Probability density imputation of missing data with Gaussian Mixture Models


A method for filling in missing measurements in points in datasets, with some statistical assumptions, by drawing from the conditional density of the data as modelled by a Bayesian mixture of Gaussians.

Multiple imputation (Rubin, 2004) is a procedure for conducting unbiased data analysis of an incomplete data set X, using complete-data analysis techniques. It consists in generating m imputed data sets in which the missing values Xmis have been replaced by plausible values, analysing the imputed data sets, and combining the results. To assert the soundness of this approach, the plausible values are assumed to be drawn from the posterior distribution of the missing values given the data, p(Xmis | X).

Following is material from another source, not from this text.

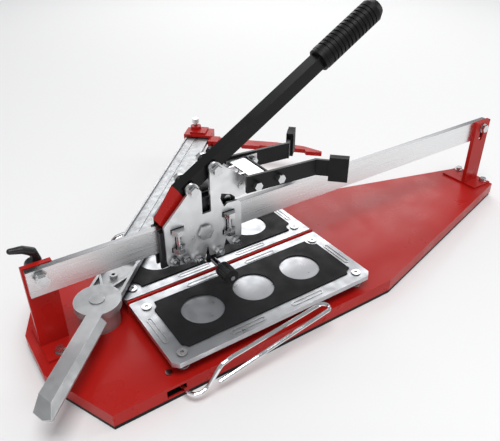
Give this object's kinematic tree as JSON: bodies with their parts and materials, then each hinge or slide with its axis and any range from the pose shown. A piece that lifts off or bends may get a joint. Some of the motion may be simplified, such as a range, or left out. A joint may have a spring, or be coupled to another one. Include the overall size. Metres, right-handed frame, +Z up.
{
  "type": "tile cutter",
  "caption": "Manual tile cutter: flat guide rail over a wide sheet base, rocking carriage with long lever, padded breaker arms, sprung tables and a swinging angle fence with sliding stop.",
  "frame": {"origin": "centre of the base's resting face, on the floor", "axes": "+X along the guide rail towards the end without the fence, +Y to the back, +Z up"},
  "size_m": [0.9753, 0.6619, 0.4289],
  "materials": {
    "red_paint": "gloss",
    "black_rubber": "matte",
    "bright_steel": "bright zinc",
    "polished_rail": "polished",
    "black_plastic": "gloss",
    "spring_steel": "satin",
    "table_sheet": "satin",
    "table_rubber": "matte",
    "dark_steel": "blackened",
    "bearing_steel": "ground",
    "zinc_plate": "bright zinc",
    "black_paint": "semi-gloss",
    "grip_rubber": "satin",
    "pad_rubber": "satin",
    "wheel_steel": "ground",
    "cast_fence": "as cast",
    "ruler_metal": "satin",
    "chrome_wire": "polished"
  },
  "bodies": {
    "frame": {"base_pan": "red_paint", "rubber_mat": "black_rubber", "breaking_ridge": "red_paint", "left_upright": "red_paint", "right_upright": "red_paint", "frame_bolts": "bright_steel", "guide_rail": "polished_rail", "rail_stud": "bright_steel", "rail_bolt": "bright_steel", "table_guide_pins": "bright_steel", "table_springs_near": "spring_steel", "table_springs_far": "spring_steel", "fence_post": "cast_fence"},
    "clamp_lever": {"rail_clamp_lever": "black_plastic"},
    "near_table": {"table_plate_near": "table_sheet", "table_mat_near": "table_rubber", "table_screws_near": "bright_steel"},
    "far_table": {"table_plate_far": "table_sheet", "table_mat_far": "table_rubber", "table_screws_far": "bright_steel"},
    "trolley": {"cheek_near": "dark_steel", "cheek_far": "dark_steel", "bearing_axles": "bright_steel", "cheek_tie_bolts": "bright_steel", "wheel_guide": "dark_steel", "pivot_studs": "bright_steel", "pivot_nuts": "bright_steel"},
    "roller_upper_left": {"bearing_upper_left": "bearing_steel"},
    "roller_upper_right": {"bearing_upper_right": "bearing_steel"},
    "roller_lower_left": {"bearing_lower_left": "bearing_steel"},
    "roller_lower_right": {"bearing_lower_right": "bearing_steel"},
    "rocker": {"plate_near": "zinc_plate", "plate_far": "zinc_plate", "adjuster_screws": "bright_steel", "plate_bolts": "bright_steel", "lever_bolts": "bright_steel", "lever_tube": "black_paint", "lever_end_block": "red_paint", "lever_collar": "grip_rubber", "lever_grip": "grip_rubber", "breaker_bracket": "zinc_plate", "breaker_arm_near": "black_paint", "breaker_arm_far": "black_paint", "breaker_pad_near": "pad_rubber", "breaker_pad_far": "pad_rubber", "breaker_bolts": "bright_steel", "breaker_spacer": "dark_steel"},
    "wheel_carrier": {"wheel_holder": "dark_steel"},
    "wheel_axle": {"wheel_pin": "bright_steel", "wheel_knob": "black_plastic"},
    "wheel": {"scoring_wheel": "wheel_steel"},
    "fence": {"fence_arm": "cast_fence", "fence_ruler": "ruler_metal", "fence_bolt": "cast_fence"},
    "stop": {"stop_slider": "red_paint", "stop_arm": "red_paint", "stop_knob": "dark_steel"},
    "stop_clamp": {"stop_screw": "bright_steel"},
    "front_rest": {"side_rest_front": "chrome_wire"},
    "back_rest": {"side_rest_back": "chrome_wire"}
  },
  "joints": [
    {"name": "trolley_slide", "type": "slide", "parent": "frame", "child": "trolley", "axis": [1, 0, 0], "range_m": [-0.075, 0.43]},
    {"name": "lever_rock", "type": "hinge", "parent": "trolley", "child": "rocker", "pos_m": [-0.206, 0, 0.143], "axis": [0, 1, 0], "range_deg": [-2, 22]},
    {"name": "wheel_lift", "type": "slide", "parent": "trolley", "child": "wheel_carrier", "axis": [0, 0, 1], "range_m": [-0.001, 0.005]},
    {"name": "wheel_pin_turn", "type": "hinge", "parent": "wheel_carrier", "child": "wheel_axle", "pos_m": [-0.188, 0, 0.078], "axis": [0, 1, 0], "continuous": true},
    {"name": "wheel_spin", "type": "hinge", "parent": "wheel_carrier", "child": "wheel", "pos_m": [-0.188, 0, 0.078], "axis": [0, 1, 0], "continuous": true},
    {"name": "upper_left_spin", "type": "hinge", "parent": "trolley", "child": "roller_upper_left", "pos_m": [-0.214, 0, 0.179], "axis": [0, 1, 0], "range_deg": [-1800, 1800]},
    {"name": "upper_right_spin", "type": "hinge", "parent": "trolley", "child": "roller_upper_right", "pos_m": [-0.16, 0, 0.179], "axis": [0, 1, 0], "range_deg": [-1800, 1800]},
    {"name": "lower_left_spin", "type": "hinge", "parent": "trolley", "child": "roller_lower_left", "pos_m": [-0.25, 0, 0.107], "axis": [0, 1, 0], "range_deg": [-1800, 1800]},
    {"name": "lower_right_spin", "type": "hinge", "parent": "trolley", "child": "roller_lower_right", "pos_m": [-0.154, 0, 0.107], "axis": [0, 1, 0], "range_deg": [-1800, 1800]},
    {"name": "clamp_turn", "type": "hinge", "parent": "frame", "child": "clamp_lever", "pos_m": [-0.44, 0.023, 0.15], "axis": [0, 1, 0], "range_deg": [-60, 90]},
    {"name": "near_table_press", "type": "slide", "parent": "frame", "child": "near_table", "axis": [0, 0, 1], "range_m": [-0.006, 0], "stiffness_N_per_m": 8000, "springref_m": 0.004, "deforming": ["table_springs_near"]},
    {"name": "far_table_press", "type": "slide", "parent": "frame", "child": "far_table", "axis": [0, 0, 1], "range_m": [-0.006, 0], "stiffness_N_per_m": 8000, "springref_m": 0.004, "deforming": ["table_springs_far"]},
    {"name": "fence_swing", "type": "hinge", "parent": "frame", "child": "fence", "pos_m": [-0.37, 0.012, 0.057], "axis": [0, 0, 1], "range_deg": [-1.5, 43.5]},
    {"name": "stop_slide", "type": "slide", "parent": "fence", "child": "stop", "axis": [0.6884, 0.7254, 0], "range_m": [-0.17, 0.001]},
    {"name": "stop_screw_turn", "type": "hinge", "parent": "stop", "child": "stop_clamp", "pos_m": [0.04272, 0.45853, 0.09], "axis": [0, 0, 1], "continuous": true},
    {"name": "front_rest_swing", "type": "hinge", "parent": "frame", "child": "front_rest", "pos_m": [-0.333, -0.134, 0.015], "axis": [0, 0, 1], "range_deg": [-43, 0]},
    {"name": "back_rest_swing", "type": "hinge", "parent": "frame", "child": "back_rest", "pos_m": [-0.333, 0.134, 0.015], "axis": [0, 0, 1], "range_deg": [0, 43]}
  ],
  "couplings": [
    {"joint": "upper_left_spin", "follows": "trolley_slide", "rad_per_m": 62.5},
    {"joint": "upper_right_spin", "follows": "trolley_slide", "rad_per_m": 62.5},
    {"joint": "lower_left_spin", "follows": "trolley_slide", "rad_per_m": -62.5},
    {"joint": "lower_right_spin", "follows": "trolley_slide", "rad_per_m": -62.5},
    {"joint": "wheel_lift", "follows": "lever_rock", "m_per_rad": 0.0115}
  ]
}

Typically, m ≤ 10 samples are used.

In this thesis we go one step further, and set m → ∞. That is, we attempt to estimate the distribution p(Xmis | X) with a closed-form probability distribution, performing probability density imputation. To this end, we provide the Partially Observed Infinite Gaussian Mixture Model (POIGMM), an algorithm for (1) density estimation from incomplete data sets, and (2) density imputation; based on the Infinite GMM by Blei and Jordan (2006).

A density-imputed data set can easily be reduced to a multiple-imputed data set, by taking m samples from the estimated posterior distribution. Accordingly, we compare the POIGMM with the state of the art in multiple imputation: MissForest (Stekhoven and Bühlmann, 2011) and MICE (Van Buuren and Oudshoorn, 1999).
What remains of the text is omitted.